Yesterday, we had two batches of false check alerts and a degradation of data ingest with a small amount of data loss. We had a new failure in our messaging infrastructure that caused familiar symptoms.
One node from our messaging infrastructure had a catastrophic failure leading to a degradation in check ingest, which caused the first set of false check alerts. We responded to this quickly by restarting the service on the node. The system appeared to stabilize, but the problematic node's service was unknowingly restarted into a degraded state. We found that it had lost permissions to its data directory, an unprecedented failure mode, which prevented the node from transmitting the data it was receiving downstream. This led to the second incident. We responded by removing the problematic node from the cluster, but it was not removed gracefully enough, which caused the second set of false check alerts. The data directory permission issue was ultimately fixed by stopping and starting the underlying EC2. Once fixed, we brought the node back online and backfilled its ingest data.

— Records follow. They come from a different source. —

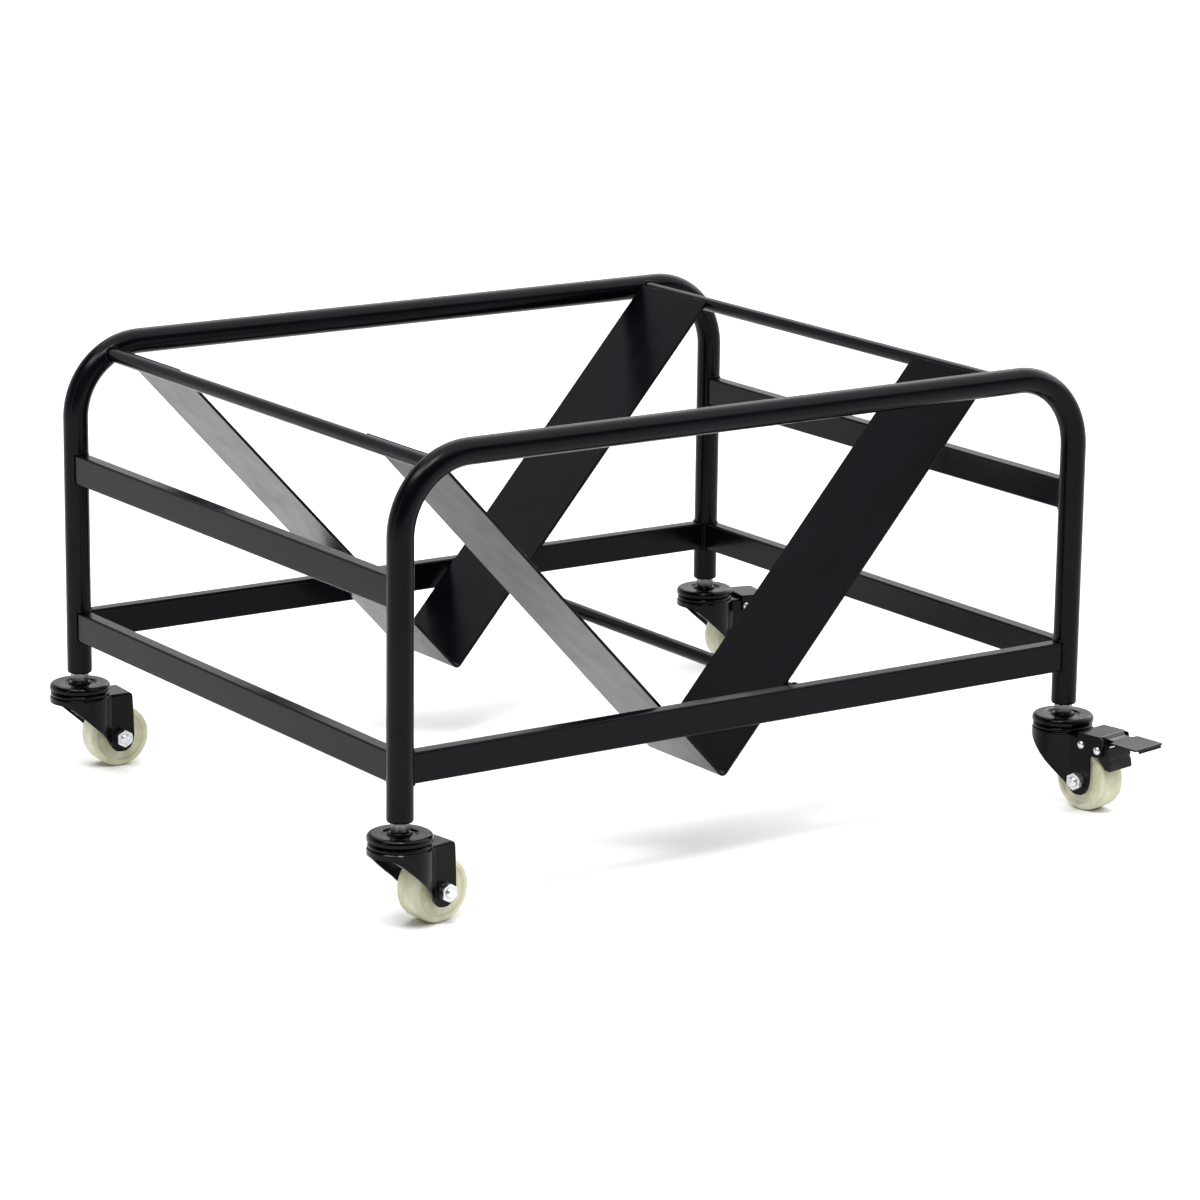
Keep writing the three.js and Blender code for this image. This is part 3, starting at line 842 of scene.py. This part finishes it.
def block():
    """Brake block: face curved like the tread, ribs across its back."""
    face = arc(AXLE[0] / MM, WHEEL_R / MM, 36.25, 62, 28, 10)
    back = [(76.5, 47.6), (77, 50), (75.4, 57), (74.4, 57.2), (74.2, 60), (75.1, 60.6)]
    back += [(72.6, 71.0), (56.2, 71.0)]
    outline = [(x * MM, z * MM) for x, z in face + back]
    return prism(outline, -BLOCK_HALF, BLOCK_HALF)


def leaf_spring():
    """Flat spring between the pedal's base and the block."""
    tongue = [(53.4, 79.0, 11), (55.2, 76.2, 11), (57.0, 73.6, 11)]
    foot = [(58.4, 72.5, 14), (60.2, 72.3, 14), (66, 72.3, 14), (73.2, 72.3, 14)]
    return strip(tongue + foot, 1.1)


def domed_pin(place):
    """Pin through both flanges with a domed head on each end."""
    x, z = place
    seat, head, rise, shank = FLANGE_OUTER + GAP, 4.2 * MM, 2.4 * MM, 2.4 * MM
    turns = [math.radians(angle) for angle in range(0, 91, 15)]
    cap = [(head * math.cos(turn), seat + rise * math.sin(turn)) for turn in turns]
    outline = cap[::-1] + [(shank, seat), (shank, -seat)] + [(radius, -y) for radius, y in cap]
    return turned(outline, 32, "y", (x, 0, z))


def kingpin():
    """Stem with a riveted end under the crown."""
    outline = [
        (0, 68.5),
        (6.4, 68.5),
        (8.4, 69.6),
        (9.0, 71.4),
        (9.0, 75.2),
        (5.0, 75.2),
        (5.0, 101.0),
        (0, 101.0),
    ]
    return turned([(r * MM, z * MM) for r, z in outline], 40)


def build_castor(name):
    """All pieces of one castor, turned to its heading, with a brake where the frame has one."""
    leg = LEGS[name]
    axis = JOINTS[f"roll_{name}"]["axis"]
    heading = math.atan2(-axis[0], axis[1])
    still = Matrix.Translation((leg.x, leg.y, 0))
    turn = still @ Matrix.Rotation(heading, 4, "Z")

    def add(label, bm, material, body, *nodes, bevel=0.0, smooth=35, place=turn):
        piece = finish_mesh(f"{label}_{name}", bm, material, smooth=smooth, bevel=bevel, place=place)
        return settle(piece, body, *nodes)

    fork = f"fork_{name}"
    add("race_top", upper_race(), "enamel", "frame", f"upper_race_{name}", place=still)
    # The stem's pin and nut take the darker zinc copy: painted shade under the leg.
    add("pin_king", kingpin(), "shaded_zinc", "frame", f"stem_{name}", place=still)
    nut = hex_piece(92.3 * MM, 101.2 * MM, "z", (0, 0, 0))
    add("nut_stem", nut, "shaded_zinc", "frame", f"stem_nut_{name}", bevel=0.25 * MM, place=still)
    add("race_low", lower_race(), "enamel", fork, f"lower_race_{name}")
    add("yoke", fork_body(), "enamel", fork, fork, bevel=0.5 * MM, smooth=28)
    add("roller", wheel(), "nylon", f"wheel_{name}", f"wheel_{name}", smooth=45)

    seat = CHEEK + GAP
    head = hex_piece(seat, seat + HEAD_DEPTH, "y", AXLE)
    add("bolt_axle", head, "zinc", fork, f"axle_bolt_{name}", bevel=0.2 * MM)
    end = thread(AXLE_R, -CHEEK - 11.2 * MM, -CHEEK - 7.5 * MM, 1.5 * MM, "y", AXLE)
    add("bolt_axle_end", end, "zinc", fork, smooth=60)
    add("bolt_axle_shank", bore(AXLE_R, CHEEK - 0.4 * MM, "y", AXLE), "zinc", fork)
    nut = hex_piece(-seat - NUT_DEPTH, -seat, "y", AXLE)
    add("nut_axle", nut, "zinc", fork, f"axle_nut_{name}", bevel=0.2 * MM)

    if f"brake_{name}" in frame["bodies"]:
        brake = f"brake_{name}"
        add("pedal_plate", pedal_plate(), "enamel", brake, f"pedal_{name}", bevel=0.45 * MM)
        add("pedal_lip", pedal_lip(), "enamel", brake, bevel=0.3 * MM)
        for side, word in SIDES:
            add(f"pedal_flange_{word}", pedal_flange(side), "enamel", brake, bevel=0.45 * MM)
        add("brake_shoe", block(), "plastic", brake, f"brake_block_{name}", bevel=0.7 * MM)
        add("leaf", leaf_spring(), "zinc", brake, f"brake_spring_{name}", bevel=0.2 * MM)
        add("rivet_pivot", domed_pin(PIVOT), "zinc", fork, f"pivot_pin_{name}", smooth=50)
        add("rivet_block", domed_pin(BLOCK_PIN), "zinc", brake, f"block_pin_{name}", smooth=50)


for corner in CORNERS:
    build_castor(corner)

# ------------------------------------------------------------------ floor, light and camera

FRAME_CENTRE = Vector(((LEFT + RIGHT) / 2, (NEAR.y + FAR.y) / 2, LEG_END))

AZIMUTH, ELEVATION, ROLL = math.radians(-34.30), math.radians(13.96), math.radians(0.70)
FOCAL_LENGTH = 134.97
EYE = FRAME_CENTRE + Vector((-2.4582, -3.6596, 1.1871))


def floor():
    """Plain pale studio floor."""
    bm = bmesh.new()
    bmesh.ops.create_grid(bm, x_segments=4, y_segments=4, size=30)
    mesh = bpy.data.meshes.new("studio_floor")
    bm.to_mesh(mesh)
    bm.free()
    piece = new_object("studio_floor", mesh)
    material, nodes, links, shader = new_material("studio_white", Roughness=0.9, IOR=1.3)
    clouds(nodes, links, shader, noise(nodes, links, 1.5, 2), [(0.3, (0.9,) * 3), (0.7, (0.92,) * 3)])
    mesh.materials.append(material)


def hang(name, data, direction, place=(0, 0, 0)):
    """Puts a light in the scene, shining this way."""
    lamp = new_object(name, data)
    lamp.location = place
    lamp.rotation_mode = "QUATERNION"
    lamp.rotation_quaternion = direction.to_track_quat("-Z", "Y")


def area_light(name, offset, size, power):
    """A panel at this offset from the frame's centre, turned towards it."""
    data = bpy.data.lights.new(name, "AREA")
    data.shape = "RECTANGLE"
    data.size, data.size_y = size
    data.energy = power
    place = FRAME_CENTRE + Vector(offset)
    hang(name, data, FRAME_CENTRE - place, place)


def wide_sun(name, direction, strength, angle):
    """A sun with a wide disc, for even light on the floor with soft, faint shadows."""
    data = bpy.data.lights.new(name, "SUN")
    data.energy = strength
    data.angle = math.radians(angle)
    data.specular_factor = 0.0
    hang(name, data, Vector(direction))


def studio_world():
    """White surroundings beyond the object, nearly dark overhead and on the camera's side."""
    world = bpy.data.worlds.new("studio")
    bpy.context.scene.world = world
    world.use_nodes = True
    nodes, links = world.node_tree.nodes, world.node_tree.links
    shade = nodes["Background"]
    place = nodes.new("ShaderNodeTexCoord")
    behind = nodes.new("ShaderNodeVectorMath")
    behind.operation = "DOT_PRODUCT"
    behind.inputs[1].default_value = (0.8 * math.sin(AZIMUTH), -0.8 * math.cos(AZIMUTH), 1.6)
    links.new(place.outputs["Generated"], behind.inputs[0])
    spread = nodes.new("ShaderNodeMapRange")
    spread.inputs["From Min"].default_value = -1
    spread.inputs["From Max"].default_value = 1
    links.new(behind.outputs["Value"], spread.inputs["Value"])
    stops = [(0.0, (1, 1, 1)), (0.38, (1, 1, 1)), (0.55, (0.9, 0.9, 0.94))]
    stops += [(0.72, (0.8, 0.8, 0.85)), (0.85, (0.03, 0.03, 0.03))]
    links.new(ramp(nodes, links, spread.outputs["Result"], stops), shade.inputs["Color"])
    shade.inputs["Strength"].default_value = 1.1


def camera():
    """The photograph's viewpoint."""
    away, height = math.cos(ELEVATION), math.sin(ELEVATION)
    back = Vector((math.sin(AZIMUTH) * away, -math.cos(AZIMUTH) * away, height))
    right = Vector((math.cos(AZIMUTH), math.sin(AZIMUTH), 0))
    up = back.cross(right)
    rolled_right = right * math.cos(ROLL) + up * math.sin(ROLL)
    rolled_up = up * math.cos(ROLL) - right * math.sin(ROLL)
    data = bpy.data.cameras.new("camera")
    data.lens = FOCAL_LENGTH
    data.sensor_width = 36
    data.clip_start, data.clip_end = 0.1, 100
    eye = new_object("camera", data)
    place = Matrix((rolled_right, rolled_up, back)).transposed().to_4x4()
    place.translation = EYE
    eye.matrix_world = place
    bpy.context.scene.camera = eye


floor()
camera()
studio_world()
wide_sun("fill_sun", (-0.5, -0.1, -1), 4.5, 100)
area_light("key_left", (-3.2, -0.4, 0.9), (0.3, 2.4), 6)
area_light("overhead", (-1.6, -0.45, 2.4), (1.5, 0.5), 40)
area_light("highlight", (-0.8, -1.1, 2.4), (0.5, 0.5), 26)

scene = bpy.context.scene
scene.view_settings.view_transform = "Standard"
scene.view_settings.look = "None"
scene.view_settings.exposure = 0.0
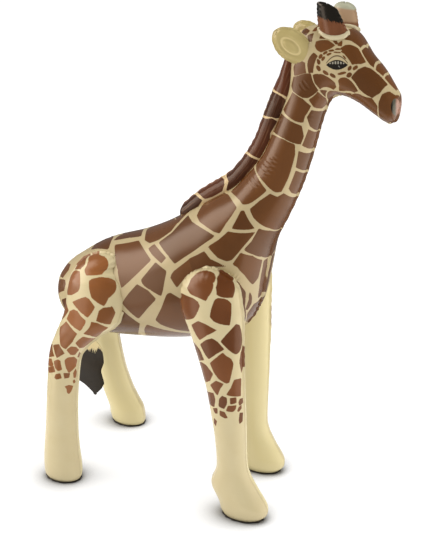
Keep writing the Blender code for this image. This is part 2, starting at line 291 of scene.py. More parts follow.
# Brown patches of the coat as printed on the right panel, each by its corners in the picture. A
# corner past the outline lies that much further round. The left panel is printed as its mirror.
# Each row is one patch: x and y of its first corner in pixels, then of the next.
TRUNK_PATCHES = (
    (115, 245, 138.5, 240.5, 150.5, 260, 133, 277, 121.5, 288, 118, 270),
    (114, 240, 121, 234, 143, 222, 141, 236, 130, 237.5),
    (145, 240, 147, 230, 150, 216, 178, 206, 174, 219, 178, 222, 171, 231, 159, 239.5, 150, 243),
    (175.5, 217, 174, 204, 203, 200, 190, 211, 178, 223),
    (148.5, 248.5, 154, 244.5, 166, 258, 161.5, 263, 152, 254),
    (159, 242.5, 172, 233, 188, 215.5, 192, 222, 214.5, 236.5, 200, 246, 184, 257, 175, 263.5, 168, 255),
    (141, 280, 155.5, 262.5, 166, 271.5, 163, 290, 161, 296, 150, 289.5, 143.5, 285),
    (137, 284.5, 148, 291, 155.5, 299, 147, 308, 138.5, 318.5, 129, 310.5, 122.5, 303, 127, 295.5),
    (167, 294.5, 170, 293, 182, 300, 194, 331.5, 178, 330, 161, 324.5, 156, 320, 162, 308),
    (116, 309, 121, 309.5, 131, 317.5, 139.5, 323.5, 137, 345, 108, 345),
    (144.5, 329, 147, 324.5, 163, 329.5, 190, 333.5, 190, 346, 148, 348),
    (170.5, 277, 173, 272, 191, 258, 197, 268, 186, 275.5, 177, 287.5),
    (189, 259, 204, 251.5, 210, 259.5, 227, 266.8, 206, 265.5, 193, 270),
    (208.5, 247, 218, 240.5, 228, 232, 255, 232.3, 242, 247.5, 231, 260, 226.5, 261, 218, 257.5),
    (232, 228.2, 241, 211, 244, 211, 254.5, 228.2),
    (197, 215.5, 208, 199.5, 222, 193, 228, 195, 236.5, 207.5, 226, 223, 219.5, 233, 214, 231.5, 200, 221.5),
    (231, 191.5, 242, 180, 254, 167.5, 258, 178, 266.3, 190.5, 252, 202, 247.5, 204, 243, 204, 240, 200),
    (250, 209.5, 260, 201, 270, 193.8, 277, 197.5, 284, 193.5, 300, 196, 302, 202, 285, 227, 270, 227.5, 261,
     224, 254, 218),
    (244, 249.7, 252, 241, 259, 229, 270, 231, 284, 229, 272, 255.5, 262, 256, 253, 254),
    (232.5, 264.5, 240.5, 253, 252, 256, 262, 260, 258, 278, 253, 284, 245, 275, 237, 266.5),
    (264, 261, 267.5, 258.5, 266, 290, 258, 298, 260.5, 280),
    (236.4, 281, 239, 283, 242, 288, 245.2, 291.5, 245.4, 298, 244.2, 306, 245.6, 314, 244.5, 322, 240.6, 320,
     239.8, 304, 239.6, 292, 236.6, 288),
    (249.6, 292.5, 251.8, 297, 251, 304, 247.6, 309.6, 245.8, 309, 249, 300),
    (249.6, 310.5, 254, 304, 262.6, 298, 265, 303, 262, 308, 257, 312, 254, 318, 250.5, 323, 246.6, 321,
     247.6, 313),
    (61, 276, 55, 266, 64, 262, 70.5, 265, 68.5, 270, 63, 277.5),
    (50, 281, 65, 280.5, 65.5, 285, 64, 290.5, 54, 296),
    (91.5, 249.5, 95, 240, 107, 233, 113.5, 237, 110, 244, 108.5, 249.5),
    (62, 300, 86, 296, 92, 316, 74, 322),
    (88, 290, 106, 284, 110, 306, 98, 312),
    (84, 322, 104, 316, 104, 340, 88, 346),
    (110, 352, 136, 351, 134, 372, 112, 370),
    (148, 355, 188, 353, 184, 374, 152, 376),
    (116, 378, 142, 381, 138, 404, 118, 402),
    (152, 384, 186, 380, 182, 404, 154, 408),
    (198, 300, 222, 294, 226, 316, 204, 326),
)
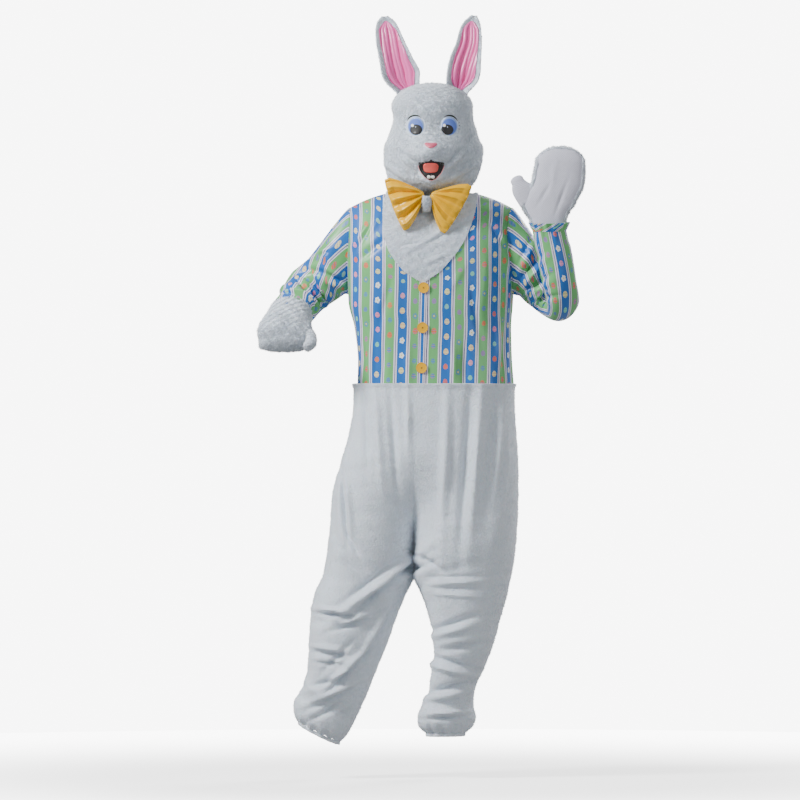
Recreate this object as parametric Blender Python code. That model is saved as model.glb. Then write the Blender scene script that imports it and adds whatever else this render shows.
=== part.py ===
"""Easter bunny costume: printed satin and plush jumpsuit, bow tie, mittens and a full-head mask with ears.

The set keeps the hollow form and pose of worn clothes. Its origin is at the shoulders, between the neck
points. The front faces -Y and Z is up. Forms and tables below are in millimetres; meshes are in metres.
Each cloth piece is a wall: a grid of outer points read from a form, given its thickness inwards.
"""
import math
from collections import namedtuple

import bmesh
import bpy
import numpy as np
from mathutils import Vector
from mathutils.bvhtree import BVHTree

MILLIMETRE = 0.001

# Walls and seams
SATIN_WALL = 1.6
PLUSH_WALL = 5.0
PALM_WALL = 1.6
MITTEN_WALL = 3.5
SEAM_GAP = 0.3
PLUSH_PROUD = 3.0

# The body is turned a little to its right: points move across by this share of their depth
TURN = 0.2


def signed_power(value, exponent):
    return math.copysign(abs(value) ** exponent, value)


def ease(value):
    value = min(max(value, 0.0), 1.0)
    return value * value * (3.0 - 2.0 * value)


def unit(vector):
    return vector / max(np.linalg.norm(vector), 1e-12)


def steady_slopes(keys, values):
    """Slopes at each row that never let the curve swing past its rows."""
    steps = np.diff(values, axis=0) / np.diff(keys)[:, None]
    slopes = np.zeros_like(values)
    slopes[0], slopes[-1] = steps[0], steps[-1]
    before, after = steps[:-1], steps[1:]
    steady = before * after > 0
    slopes[1:-1] = np.where(steady, 2 * before * after / np.where(steady, before + after, 1.0), 0.0)
    return slopes


class Table:
    """Rows of named columns, read smoothly between its rows by the first column."""

    def __init__(self, columns, rows):
        self.row_type = namedtuple("Section", columns)
        self.values = np.array(rows, dtype=float)
        self.keys = self.values[:, 0]
        self.slopes = steady_slopes(self.keys, self.values)

    def at(self, key):
        key = min(max(key, self.keys[0]), self.keys[-1])
        low = min(int(np.searchsorted(self.keys, key, side="right")) - 1, len(self.keys) - 2)
        step = self.keys[low + 1] - self.keys[low]
        part = (key - self.keys[low]) / step
        start, end = self.values[low], self.values[low + 1]
        rise_start, rise_end = self.slopes[low] * step, self.slopes[low + 1] * step
        curve = (
            start * (2 * part**3 - 3 * part**2 + 1)
            + rise_start * (part**3 - 2 * part**2 + part)
            + end * (3 * part**2 - 2 * part**3)
            + rise_end * (part**3 - part**2)
        )
        return self.row_type(*curve)


class Bag:
    """A tube of rounded sections that closes in a ridge across its end.

    Angle 0 is the end of the section on the side that `over` points to, 90 its front, 180 the other end
    and 270 its back. Stations 0 to 1 follow the table and 1 to 2 the closing ridge.
    """

    def __init__(self, rows, over, ridge, squareness=2.3, along=None, finish=None):
        self.rows = Table("station x y z wide front back", rows)
        self.over = np.array(over, dtype=float)
        self.ridge = ridge
        self.power = 2.0 / squareness
        self.along = None if along is None else np.array(along, dtype=float)
        self.finish = finish

    def frame(self, station):
        along = self.along
        if along is None:
            ahead, behind = self.rows.at(station + 0.04), self.rows.at(station - 0.04)
            along = unit(np.array([ahead.x - behind.x, ahead.y - behind.y, ahead.z - behind.z]))
        over = unit(self.over - along * float(self.over @ along))
        return along, over, np.cross(over, along)

    def __call__(self, angle, station):
        row = self.rows.at(station)
        across = signed_power(math.cos(math.radians(angle)), self.power)
        deep = signed_power(math.sin(math.radians(angle)), self.power)
        rise = math.radians(90.0 * max(station - 1.0, 0.0))
        depth = (row.front if deep > 0 else row.back) * math.cos(rise)
        along, over, face = self.frame(min(station, 1.0))
        point = np.array([row.x, row.y, row.z]) + over * row.wide * across + face * depth * deep
        point = point + along * self.ridge(across) * math.sin(rise)
        return self.finish(point, angle, station) if self.finish else point


def folds_at(folds, across, along):
    """The height at one place of a table of soft ridges and troughs, each with its own size and slant."""
    total = 0.0
    for fold in folds:
        slant = math.radians(fold.slant)
        out, up = across - fold.across, along - fold.along
        lengthwise = (out * math.cos(slant) + up * math.sin(slant)) / fold.length
        crosswise = (up * math.cos(slant) - out * math.sin(slant)) / fold.width
        total += fold.height * math.exp(-(lengthwise**2) - crosswise**2)
    return total


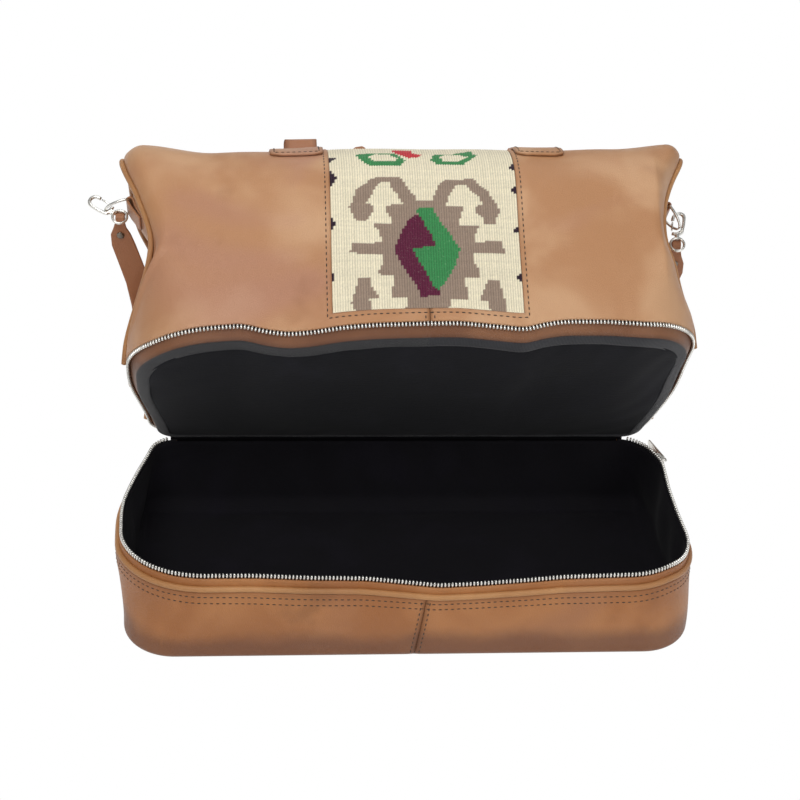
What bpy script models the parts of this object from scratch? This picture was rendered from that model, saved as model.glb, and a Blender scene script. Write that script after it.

We recognize that, although the root cause of this issue is unique, the symptoms are not. The reliance on our messaging infrastructure is too high for our check ingest pipeline. We're taking drastic action after this incident by working around inevitable messaging infrastructure failures. Part of distributed computing is the expectation of failures and we plan to improve our ingestion pipeline in the near term to work around both known and unknown failures.